The pressure on the town to zone the island intensified in July when the federal General Services Administration recommended that government sell the land for the construction of houses on the property.
The zoning separates the island into two districts.
The Plum Island Research District would include the existing lab facilities and the 160 acres immediately surrounding it; the Plum Island Conservation District would cover 600 undeveloped acres.
The zoning satisfied environmental groups from both sides of Long Island Sound who championed protecting Plum Island’s undeveloped areas during the public hearing process.
“This was the most decisive action toward preserving Plum Island taken so far,” said Bob DeLuca, president of Group for the East End. “On a federal level it remains to be seen how this all plays out, but at least there is a regulatory backstop in place that gives us some reassurance if it’s sold.”
Reflecting on the process, Ms. Lanza said she always had a clear plan in mind when writing the zoning.
“The focus has always been what’s best for the people of Southold, their economic interests and environmental concerns,” she said. “So even though it had attention from beyond Southold’s borders it really didn’t matter because we still knew what we needed to focus on.”
Ms. Lanza, a graduate of the University of Massachusetts who has worked in the town planning department for the past six years, called the Plum Island zoning a career highlight.
“For a planner, the process of zoning a place that has never been zoned before is fascinating because it’s a rare experience,” she said.
While Plum Island took center stage in 2013, Mr.
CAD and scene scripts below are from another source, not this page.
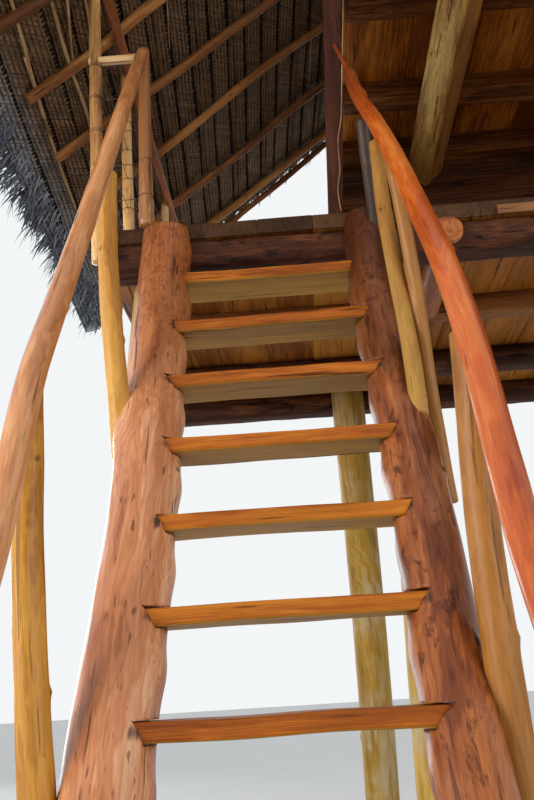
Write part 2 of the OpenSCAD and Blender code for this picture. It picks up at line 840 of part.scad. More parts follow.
module plate_forms(swell = 0) {
    at_both_sides() along_y(-plate_x, verge_front + 100, verge_rear - 100, plate_z,
        plate_d + 2 * swell);
}

module ridge_form(swell = 0) {
    along_y(ridge_x, verge_front - 20, verge_rear + 20, ridge_pole_z, ridge_d + 2 * swell);
}

module wall_plates() {
    color("peru") plate_forms();
}

module ridge_posts() {
    color("peru")
    difference() {
        for (y = [post_mid_y, rear_post_y])
            translate([ridge_x, y, cross_top])
                cylinder(h = ridge_pole_z - cross_top, d = ridge_post_d, $fn = 40);
        ridge_form(fit);
    }
}

module ridge_pole() {
    color("peru") ridge_form();
}

// Rafters and verge poles, notched over plate and ridge pole, with plumb cuts at the ridge
module rafters(side) {
    color("sienna")
    difference() {
        on_slope(side) {
            for (k = [0 : rafter_count - 1])
                translate([-60, rafter_y(k), 0])
                    rotate([0, 90, 0]) cylinder(h = rafter_l + 60, d = rafter_d, $fn = 24);
            for (y = [verge_front, verge_rear])
                translate([-60, y, 0.5 * (rafter_d - verge_d)])
                    rotate([0, 90, 0]) cylinder(h = rafter_l + 60, d = verge_d, $fn = 24);
        }
        plate_forms(fit);
        ridge_form(fit);
        if (side < 0) box(ridge_x - fit, far, -far, far, 0, far);
        else box(-far, ridge_x + fit, -far, far, 0, far);
    }
}

// Laths that run slightly askew to the ridge
module laths(side) {
    count = floor((rafter_l - lath_edge - lath_top) / lath_step);
    length = leaf_rear - leaf_front - 40;
    color("tan")
    on_slope(side)
    for (k = [0 : count])
        translate([rafter_l - lath_edge - k * lath_step, 0.5 * (leaf_front + leaf_rear),
            0.5 * rafter_d + fit])
        rotate([0, 0, -lath_skew])
        translate([-0.5 * lath_w, -0.5 * length, 0])
        cube([lath_w, length, lath_t]);
}

// One slope of leaf: flat underneath, with a stepped top where each course laps the one below
module thatch(side) {
    courses = floor((leaf_l - cap_l) / course_l);
    top = leaf_base + thatch_t;
    inner = leaf_l - courses * course_l;
    color(side < 0 ? "dimgray" : "gray")
    difference() {
        on_slope(side)
        translate([0, leaf_rear, 0])
        rotate([90, 0, 0])
        linear_extrude(leaf_rear - leaf_front)
        polygon(concat(
            [[-200, leaf_base], [-200, top + course_rise], [inner, top + course_rise]],
            [for (k = [1 : courses], edge = [0, 1])
                [inner + (k - edge == k ? k - 1 : k) * course_l + (edge == 0 ? 0.5 : 0),
                 top + (edge == 0 ? 0 : course_rise)]],
            [[leaf_l, leaf_base]]));
        if (side < 0) box(ridge_x - fit, far, -far, far, 0, far);
        else box(-far, ridge_x + fit, -far, far, 0, far);
    }
}

// A bent cover of leaf over the ridge
module ridge_cap() {
    base = leaf_base + thatch_t + course_rise + fit;
    low = base / cos(roof_pitch);
    high = (base + cap_t) / cos(roof_pitch);
    run = cap_l * cos(roof_pitch);
    drop = cap_l * sin(roof_pitch);
    skew_x = cap_t * sin(roof_pitch);
    skew_z = cap_t * cos(roof_pitch);
    edge_x = run + base * sin(roof_pitch);
    edge_z = base * cos(roof_pitch) - drop;
    color("gray")
    translate([ridge_x, leaf_rear, apex_z])
    rotate([90, 0, 0])
    linear_extrude(leaf_rear - leaf_front)
    polygon([[0, low], [edge_x, edge_z], [edge_x + skew_x, edge_z + skew_z], [0, high],
        [-edge_x - skew_x, edge_z + skew_z], [-edge_x, edge_z]]);
}

module placed() {
    translate([-ridge_x, -centre_y, 0]) children();
}

placed() color("darkorange") stringer(-1);  // stringer_left
placed() color("sienna") stringer(1);  // stringer_right
placed() tread(1);  // tread_01
placed() tread(2);  // tread_02
placed() tread(3);  // tread_03
placed() tread(4);  // tread_04
placed() tread(5);  // tread_05
placed() tread(6);  // tread_06
placed() tread(7);  // tread_07
placed() tread(8);  // tread_08
placed() tread(9);  // tread_09
placed() tread(10);  // tread_10
placed() handrail_left();
placed() handrail_right();
placed() rail_posts_left();
placed() rail_posts_right();
placed() rim_beam();
placed() rear_beams();
placed() deck_joist();
placed() deck_girders();
placed() deck_boards();
placed() front_slat();
placed() stilts_left();
placed() stilts_right();
placed() guard_poles_left();
placed() guard_wires_left();
placed() guard_poles_right();
placed() guard_wires_right();
placed() loft_posts_front();
placed() loft_posts_rear();
placed() loft_cross_beams();
placed() loft_girders();
placed() loft_joists();
placed() loft_boards();
placed() rear_wall();
placed() wall_plates();
placed() ridge_posts();
placed() ridge_pole();
placed() rafters(-1);  // rafters_left
placed() rafters(1);  // rafters_right
placed() laths(-1);  // laths_left
placed() laths(1);  // laths_right
placed() thatch(-1);  // thatch_left
placed() thatch(1);  // thatch_right
placed() ridge_cap();
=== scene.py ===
# %% [markdown]
# A stilt house of logs, boards and woven palm leaf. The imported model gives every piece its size
# and place. Here each piece gets the look of the real one: round logs with knots and grain,
# hewn beams, sawn boards and a roof of plaited leaf. Everything is in metres.

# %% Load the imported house
import math
import random

import bmesh
import bpy
import numpy as np
from mathutils import Matrix, Vector, noise


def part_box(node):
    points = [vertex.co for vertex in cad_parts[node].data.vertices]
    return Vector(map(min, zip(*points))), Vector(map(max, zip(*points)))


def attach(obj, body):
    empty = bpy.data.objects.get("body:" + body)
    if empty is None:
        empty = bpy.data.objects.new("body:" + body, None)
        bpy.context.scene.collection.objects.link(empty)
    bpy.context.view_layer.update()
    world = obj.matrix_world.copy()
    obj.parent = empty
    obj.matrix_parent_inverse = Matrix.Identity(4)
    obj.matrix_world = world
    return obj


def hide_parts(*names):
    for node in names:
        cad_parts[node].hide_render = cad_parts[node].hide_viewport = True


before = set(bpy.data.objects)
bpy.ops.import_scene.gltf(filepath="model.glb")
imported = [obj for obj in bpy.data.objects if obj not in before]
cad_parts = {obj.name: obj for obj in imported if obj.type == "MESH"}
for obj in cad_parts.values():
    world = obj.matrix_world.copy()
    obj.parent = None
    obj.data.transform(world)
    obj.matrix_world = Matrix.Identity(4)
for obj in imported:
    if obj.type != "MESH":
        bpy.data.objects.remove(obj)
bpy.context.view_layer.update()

# Without a seed, the noise that warps the boards would start from the clock.
noise.seed_set(1)
scene = bpy.context.scene
print("pieces in the packed house:", len(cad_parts))

# %% [markdown]
# The camera stands in front of the stair at eye height and looks up, as the visitor did. Its
# place was worked out from the treads, whose size and rise are known. Setting the matrix from
# three directions is the clearest way to give a camera a turn, a pitch and a slight roll at once.

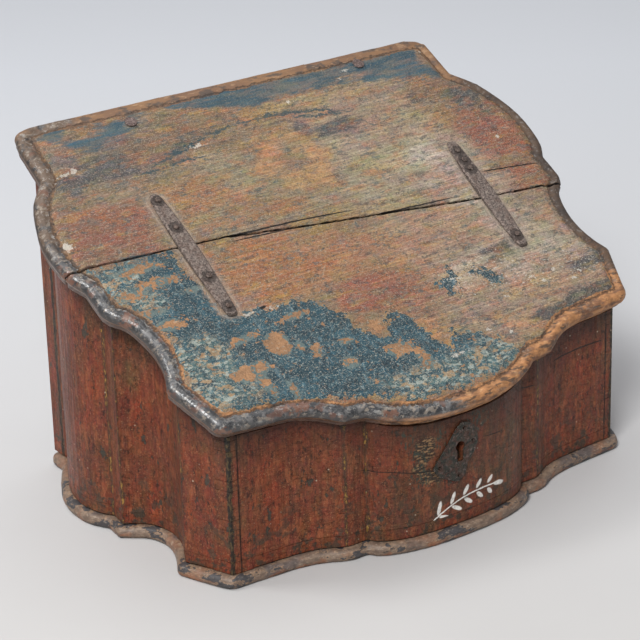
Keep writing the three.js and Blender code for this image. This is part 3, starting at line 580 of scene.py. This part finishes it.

Russell said it was just one of many accomplishments for Ms. Lanza this year. She led her department and worked with the Town Board to complete nine out of 11 chapters of Southold’s Comprehensive Plan, a community-wide effort to map out the physical growth and development of the town.
Ms. Lanza’s expertise were also sought with numerous other efforts, such as the construction of affordable housing units on Fishers Island, amendments to the town’s code on wireless facilities and the town’s long-awaited special events law, which was passed over the summer.
“Each and every task gets done simultaneously,” Mr. Russell said. “In fact, under her leadership, no project has been delayed or not done to a very professional level.”